Data segment:
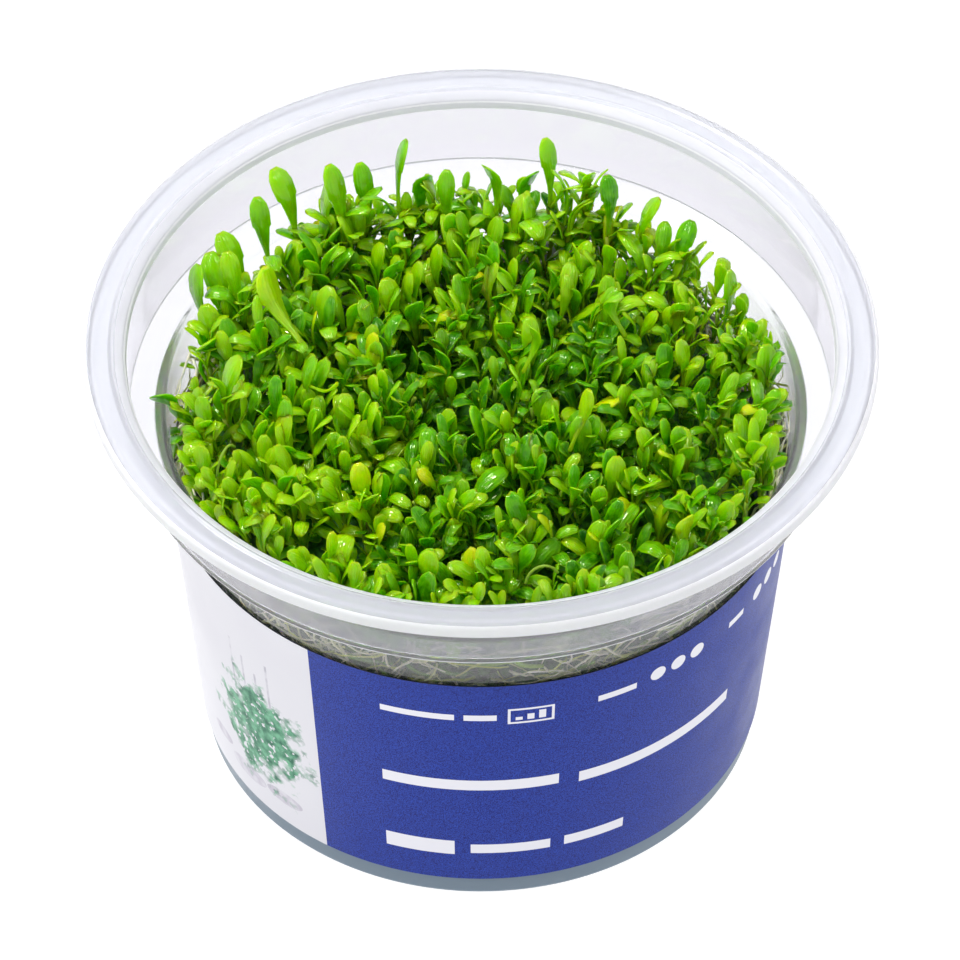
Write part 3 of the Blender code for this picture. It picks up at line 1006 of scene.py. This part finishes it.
# %% Grow the edge of the cushion
rng = random.Random(SEED + 300)
fringe = []
FRINGE_SHOOTS = 72
for shoot in range(FRINGE_SHOOTS):
    bearing = TURN * (shoot + rng.uniform(-0.35, 0.35)) / FRINGE_SHOOTS
    foot = level(bearing) * rng.uniform(33.6, 36.6) * MM
    foot.z = MAT_FLOOR
    tip = level(bearing) * rng.uniform(35.6, 37.6) * MM
    tip.z = rng.uniform(54.2, 57.4) * MM
    fringe += grow_shoot(rng, foot, tip, 3, rng.uniform(5.6, 7.6) * MM, rng.uniform(0.2, 0.85))
leafy_piece("fringe_shoots", fringe)
print("Fringe shoots:", FRINGE_SHOOTS)

# %% [markdown]
# At the back and the left, single leaves on long stalks stand high above the rest. Their tips are given
# one by one, in millimetres, because they draw the outline of the plant against the white cup.

# %% Grow the tall leaves
TALL_TIPS = [  # x, y, z and the length of the leaf
    (-24.6, 29.5, 63.5, 9.0), (-18.2, 29.8, 63.5, 9.5), (-11.0, 34.6, 64.3, 9.0),
    (-4.5, 31.5, 61.5, 7.5), (2.0, 33.0, 63.5, 8.0), (9.3, 34.4, 64.3, 8.0),
    (11.2, 32.3, 62.5, 7.5), (17.0, 30.6, 61.5, 7.0), (32.8, 18.2, 56.5, 7.5),
    (36.9, 4.0, 56.5, 8.0), (-37.8, 16.6, 58.5, 8.5), (-31.7, 21.9, 59.5, 9.0),
    (-28.3, 26.1, 61.5, 8.5), (-40.6, -0.7, 56.2, 8.5), (-34.0, 19.0, 58.0, 9.5),
    (-21.0, 32.0, 60.0, 8.5), (-8.0, 34.5, 60.0, 8.0), (5.6, 35.0, 60.5, 8.0),
    (14.0, 33.6, 59.5, 7.5), (21.0, 30.0, 59.0, 7.0), (26.0, 26.0, 58.0, 7.0),
    (-15.0, 34.5, 60.0, 8.5),
]
FOOT_LIMIT = 36.0 * MM
GROWN = 1.25  # the leaves are drawn larger than measured, since part of a blade is its stalk
REACH = 0.93  # how far a curled blade reaches, as a share of its length
top_kinds = [leaf_kinds[0], leaf_kinds[2], leaf_kinds[6]]
reaching = []
for x, y, z, length in TALL_TIPS:
    tip = Vector((x, y, z)) * MM
    inwards = min(0.93, FOOT_LIMIT / math.hypot(tip.x, tip.y))
    foot = Vector((tip.x * inwards, tip.y * inwards, MAT_FLOOR))
    axis = (tip - foot).normalized()
    blade = GROWN * length * MM
    blade_foot = tip - axis * REACH * blade
    thickness = rng.uniform(0.24, 0.32) * MM
    reaching.append(put_stem(rng, foot, blade_foot, thickness, rng.uniform(0.6, 1.0)))
    heading = rng.uniform(35.0, 145.0)
    shade = rng.uniform(0.45, 0.85)
    tilt = rng.uniform(0.0, 6.0)
    reaching.append(put_leaf(rng, blade_foot, axis, heading, tilt, blade, 0.95, top_kinds, shade))
    second = blade * rng.uniform(0.55, 0.8)
    tilt = rng.uniform(22.0, 48.0)
    reaching.append(put_leaf(rng, blade_foot, axis, heading + 180.0, tilt, second, tone=shade))
    for side in (90.0, 270.0):
        place = blade_foot.lerp(foot, rng.uniform(0.2, 0.7))
        size = rng.uniform(4.6, 7.0) * MM
        tilt = rng.uniform(30.0, 60.0)
        reaching.append(put_leaf(rng, place, axis, heading + side, tilt, size))
leafy_piece("tall_leaves", reaching)
print("Tall leaves:", len(TALL_TIPS))

# %% [markdown]
# A few leaves and stems stand out by their size or colour: one large pale blade on the left, some
# yellow leaves, and two thin stems that arch over the cushion. An arch is laid as short straight
# stems, each a little longer than its step, so that they overlap and look like one.

# %% Grow the leaves that stand out
rng = random.Random(SEED + 400)
STANDING_OUT = [  # foot and tip in mm, width, tone and kind of leaf
    ((-22.0, 6.5, 55.6), (-28.6, 13.0, 61.4), 1.15, 0.97, 6),
    ((25.6, -25.8, 50.5), (24.6, -24.0, 57.6), 1.1, 1.0, 6),
    ((-22.5, 1.0, 55.5), (-18.0, -5.0, 58.6), 0.7, 0.95, 4),
    ((11.0, -10.0, 54.0), (14.0, -6.0, 60.2), 0.9, 0.93, 0),
    ((18.5, 9.5, 55.0), (14.5, 13.0, 60.8), 1.1, 0.72, 1),
    ((5.2, 3.0, 55.0), (8.4, 6.2, 60.6), 1.1, 0.78, 3),
    ((-19.0, -27.5, 51.0), (-18.0, -29.0, 57.6), 0.8, 0.98, 0),
    ((-6.0, -31.5, 51.0), (-7.0, -33.0, 57.8), 1.15, 0.9, 6),
]
ARCHES = [((5.5, -32.5), 8.0, 4.4), ((-33.0, -14.0), 60.0, 4.6)]  # foot, bearing, span
ARCH_FOOT = 53.6
ARCH_STEM = 0.18 * MM
ARCH_STEPS, ARCH_START, ARCH_TURN = 9, 8.0, 17.0  # the angles are in degrees
OVERLAP = 0.15
standing_out = []
for low_end, high_end, wide, tone, kind in STANDING_OUT:
    start, end = Vector(low_end) * MM, Vector(high_end) * MM
    axis = (end - start).normalized()
    heading = math.degrees(math.atan2(axis.y, axis.x)) + 180.0
    length = (end - start).length * 1.1
    standing_out.append(put_leaf(rng, start, axis, heading, 2.0, length, wide, [leaf_kinds[kind]], tone))
for (x, y), bearing, span in ARCHES:
    points = []
    for step in range(ARCH_STEPS):
        swing = math.radians(ARCH_START + ARCH_TURN * step)
        onwards = level(math.radians(bearing)) * (0.5 * span * (1.0 - math.cos(swing)))
        lift = Vector((0.0, 0.0, 0.75 * span * math.sin(swing)))
        points.append((Vector((x, y, ARCH_FOOT)) + onwards + lift) * MM)
    for before, after in zip(points, points[1:]):
        end = after + (after - before) * OVERLAP
        standing_out.append(put_stem(rng, before, end, ARCH_STEM, 0.4, arch_kinds))
leafy_piece("standing_out", standing_out)
print("Leaves that stand out:", len(STANDING_OUT), "and arches:", len(ARCHES))

# %% [markdown]
# ## The mat under the leaves
# Between gel and leaves lies a felt of old stems and roots. Light hardly reaches into it, so a lumpy
# dark body can stand for its inside, coloured dark green as painted shade: a turned disc, remeshed
# evenly and displaced by a cloud texture.

# %% Felt of the mat
mat_low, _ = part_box("stem_mat")
FELT_TOP = 47.6 * MM
FELT_FOOT = mat_low.z + 0.4 * MM
FELT_EDGE = 36.2 * MM
FELT_MIDDLE = 8.0 * MM
felt_section = rounded(
    [
        (FELT_MIDDLE, FELT_TOP, 0.0),
        (26.0 * MM, FELT_TOP - 0.6 * MM, 6.0 * MM),
        (FELT_EDGE - 1.2 * MM, FELT_TOP - 3.6 * MM, 3.0 * MM),
        (FELT_EDGE - 1.4 * MM, FELT_FOOT + 0.6 * MM, 1.5 * MM),
        (FELT_EDGE - 6.0 * MM, FELT_FOOT, 1.0 * MM),
        (FELT_MIDDLE, FELT_FOOT, 0.0),
    ],
    5,
)
felt = turn("stem_mat_felt", felt_section)
smooth = felt.modifiers.new("Even mesh", "REMESH")
smooth.mode = "VOXEL"
smooth.voxel_size = 0.9 * MM
lumps = bpy.data.textures.new("felt_lumps", "CLOUDS")
lumps.noise_scale = 2.6 * MM
lumps.noise_depth = 2
displace = felt.modifiers.new("Lumps", "DISPLACE")
displace.texture = lumps
displace.strength = 3.2 * MM
displace.mid_level = 0.62
apply_modifiers(felt)
felt_dark = paint("felt_dark", {"Specular IOR Level": 0.3})
# The felt's dark green is painted shade: the inside of the tangle, where light hardly reaches.
felt_clouds = cloudy(felt_dark, 1100.0, 5.0)
felt_shade_share = stretch(felt_dark, felt_clouds, 0.35, 0.7)
felt_painted_shade = blend_colours(felt_dark, felt_shade_share, (0.004, 0.06, 0.0004, 1.0), (0.06, 0.28, 0.002, 1.0))
feed(felt_dark, "Base Color", felt_painted_shade)
uneven_gloss(felt_dark, felt_clouds, 0.45, 0.8)
raise_grain(felt_dark, felt_clouds, 0.8, 0.5 * MM)
settle(felt, felt_dark, None)
print("Felt:", len(felt.data.polygons), "faces")

# %% [markdown]
# Hundreds of single roots and creeping stems lie round the felt and hang down along the wall, where
# they show through the clear strip above the sleeve. Small leaves cover the felt's top, so that no
# gap between the tufts looks bare; their dark tone is painted shade, down in the gaps.

# %% Roots, creeping stems and low leaves round the felt
rng = random.Random(SEED + 500)
threads = []
WALL_GAP = 0.35 * MM
ROOTS, CREEPERS, LOW_LEAVES = 700, 110, 420
LOW_LEAF_REACH = 36.4 * MM


def at_wall(bearing, height, inset):
    """A place inside the wall, inset from its inner side."""
    place = level(bearing) * (body_radius(height) - WALL - WALL_GAP - inset)
    place.z = height
    return place


for root in range(ROOTS):
    bearing = rng.uniform(0.0, TURN)
    high = rng.uniform(40.0, 51.0) * MM
    low = high - rng.uniform(-1.0, 6.0) * MM
    end_bearing = bearing + rng.choice((-1.0, 1.0)) * rng.uniform(0.04, 0.24)
    start = at_wall(bearing, high, rng.uniform(0.0, 2.0) * MM)
    end = at_wall(end_bearing, low, rng.uniform(0.0, 0.7) * MM)
    thickness = rng.uniform(0.1, 0.24) * MM
    threads.append(put_stem(rng, start, end, thickness, rng.uniform(1.0, 1.7), root_kinds))
for creeper in range(CREEPERS):
    bearing = rng.uniform(0.0, TURN)
    height = rng.uniform(42.0, 49.0) * MM
    start = at_wall(bearing, height, rng.uniform(0.4, 2.2) * MM)
    end_bearing = bearing + rng.uniform(0.08, 0.2)
    end_height = height + rng.uniform(-2.5, 2.5) * MM
    end = at_wall(end_bearing, end_height, rng.uniform(0.4, 2.2) * MM)
    threads.append(put_stem(rng, start, end, rng.uniform(0.22, 0.34) * MM, rng.uniform(0.1, 0.6)))
for low_leaf in range(LOW_LEAVES):
    radius = LOW_LEAF_REACH * math.sqrt(rng.random())
    foot = level(rng.uniform(0.0, TURN)) * radius
    foot.z = rng.uniform(44.4, 46.6) * MM
    length = rng.uniform(3.2, 5.6) * MM
    heading = rng.uniform(0.0, 360.0)
    tilt = rng.uniform(5.0, 55.0)
    # Low leaves get a dark tone: painted shade at the bottom of the gaps.
    threads.append(put_leaf(rng, foot, UP, heading, tilt, length, tone=rng.uniform(0.0, 0.4)))
tangle = join("stem_mat_tangle", threads)
keep_inside(tangle)
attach(tangle, "root")
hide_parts("stem_mat")
print("Threads:", len(threads), "with", len(tangle.data.polygons), "faces")

# %% [markdown]
# The patterns for the copies have done their work and are put away.

# %% Remove the patterns
for kind in leaf_kinds + stem_kinds + arch_kinds + root_kinds:
    bpy.data.objects.remove(kind, do_unlink=True)

# %% [markdown]
# ## Floor, light and camera
# The photograph was taken on plain white that shines back from below, like a light table. A plain
# white floor would turn grey away from the lights, so this one also glows a little itself.

# %% Floor
bpy.ops.object.select_all(action="DESELECT")
bpy.ops.mesh.primitive_plane_add(size=6.0, location=(0.0, 0.0, -0.05 * MM))
floor = name_piece(bpy.context.object, "floor")
floor_settings = {"Roughness": 0.6, "Specular IOR Level": 0.2, "Emission Color": (1.0, 1.0, 1.0, 1.0)}
floor_white = paint("floor_white", {**floor_settings, "Emission Strength": 0.93})
floor_dark, floor_light = (0.24, 0.24, 0.24, 1.0), (0.26, 0.26, 0.26, 1.0)
floor_tone = blend_colours(floor_white, cloudy(floor_white, 3.0), floor_dark, floor_light)
feed(floor_white, "Base Color", floor_tone)
floor.data.materials.append(floor_white)
print("The floor lies at", round(floor.location.z / MM, 2), "mm")

# %% [markdown]
# Three round area lights make the soft shade and the small glints on the leaves. The world is bright
# at the horizon, where the cup's sides mirror it, and dimmer overhead, so that the lights still count.

# %% Light
AIM = Vector((0.0, 0.0, 0.05))


def soft_light(name, spot, size, power):
    light = bpy.data.objects.new(name, bpy.data.lights.new(name, "AREA"))
    light.data.shape = "DISK"
    light.data.size = size
    light.data.energy = power
    light.location = spot
    light.rotation_euler = (AIM - Vector(spot)).to_track_quat("-Z", "Y").to_euler()
    bpy.context.scene.collection.objects.link(light)


soft_light("key_light", (-0.42, 0.36, 1.12), 0.26, 11.4)
soft_light("front_light", (-0.5, -0.5, 1.05), 0.26, 4.2)
soft_light("fill_light", (0.75, -0.1, 0.95), 0.35, 2.6)
world = bpy.data.worlds.new("studio")
world.use_nodes = True
direction = wire(world, "TexCoord", {}).outputs["Generated"]
upwards = wire(world, "SeparateXYZ", {"Vector": direction}).outputs["Z"]
background = world.node_tree.nodes["Background"].inputs
background["Color"].default_value = (1.0, 1.0, 1.0, 1.0)
world.node_tree.links.new(stretch(world, upwards, 0.2, 0.7, 1.0, 0.17), background["Strength"])
bpy.context.scene.world = world
bpy.context.scene.view_settings.view_transform = "Standard"
print("Lights:", len(bpy.data.lights))

# %% [markdown]
# The camera stood about a metre away and looked down at 45 degrees. A long lens keeps the flat
# perspective that the two ellipses of the rim and the sleeve show.

# %% Camera
DISTANCE = 1.0
ELEVATION = math.radians(44.82)
PITCH = math.radians(45.84)
SIDEWAYS = -0.11 * MM
SENSOR, FOCAL_LENGTH = 36.0, 299.05  # in mm
lens = bpy.data.cameras.new("camera")
lens.sensor_width = SENSOR
lens.lens = FOCAL_LENGTH
camera = bpy.data.objects.new("camera", lens)
camera.location = (SIDEWAYS, -DISTANCE * math.cos(ELEVATION), TOP + DISTANCE * math.sin(ELEVATION))
camera.rotation_euler = (0.5 * math.pi - PITCH, 0.0, 0.0)
bpy.context.scene.collection.objects.link(camera)
bpy.context.scene.camera = camera
print("The camera's place in m:", [round(number, 3) for number in camera.location])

Goal:
Starting at the top of the data above, repeat every line exactly until the line containing "# one by one, in" has been given, then stop.

Task answer:
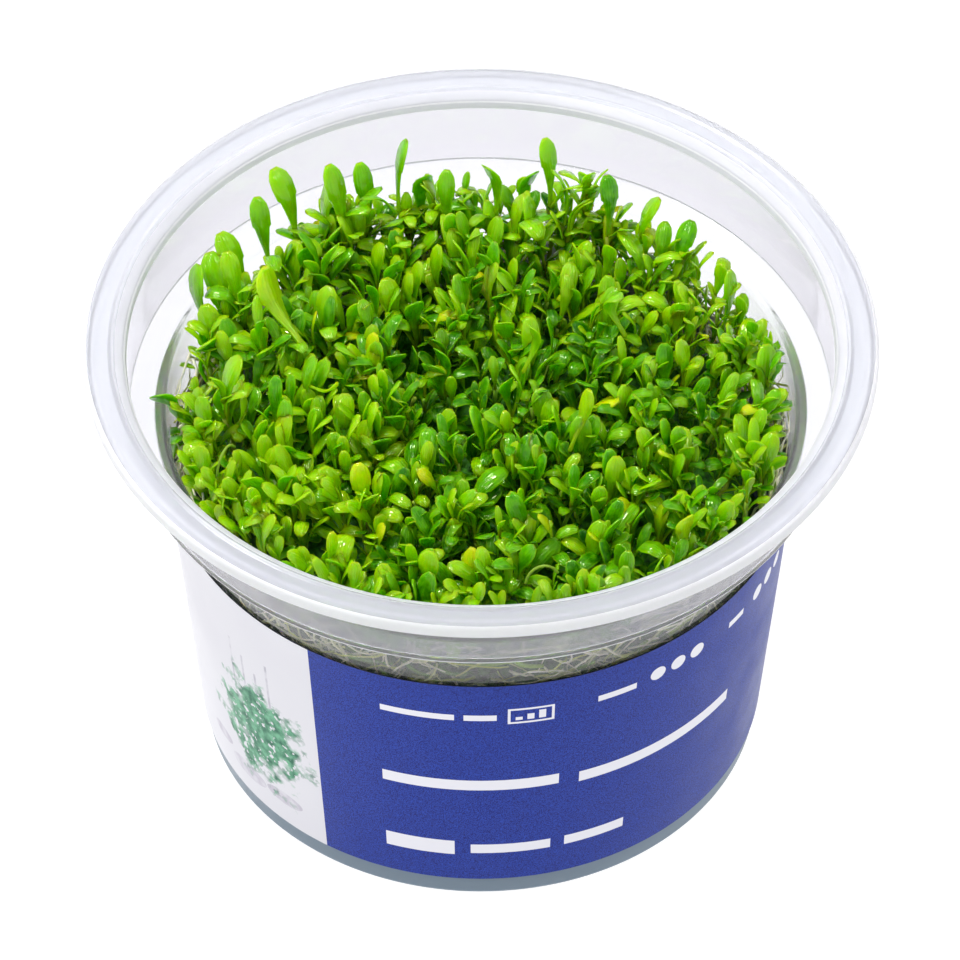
Write part 3 of the Blender code for this picture. It picks up at line 1006 of scene.py. This part finishes it.
# %% Grow the edge of the cushion
rng = random.Random(SEED + 300)
fringe = []
FRINGE_SHOOTS = 72
for shoot in range(FRINGE_SHOOTS):
    bearing = TURN * (shoot + rng.uniform(-0.35, 0.35)) / FRINGE_SHOOTS
    foot = level(bearing) * rng.uniform(33.6, 36.6) * MM
    foot.z = MAT_FLOOR
    tip = level(bearing) * rng.uniform(35.6, 37.6) * MM
    tip.z = rng.uniform(54.2, 57.4) * MM
    fringe += grow_shoot(rng, foot, tip, 3, rng.uniform(5.6, 7.6) * MM, rng.uniform(0.2, 0.85))
leafy_piece("fringe_shoots", fringe)
print("Fringe shoots:", FRINGE_SHOOTS)

# %% [markdown]
# At the back and the left, single leaves on long stalks stand high above the rest. Their tips are given
# one by one, in millimetres, because they draw the outline of the plant against the white cup.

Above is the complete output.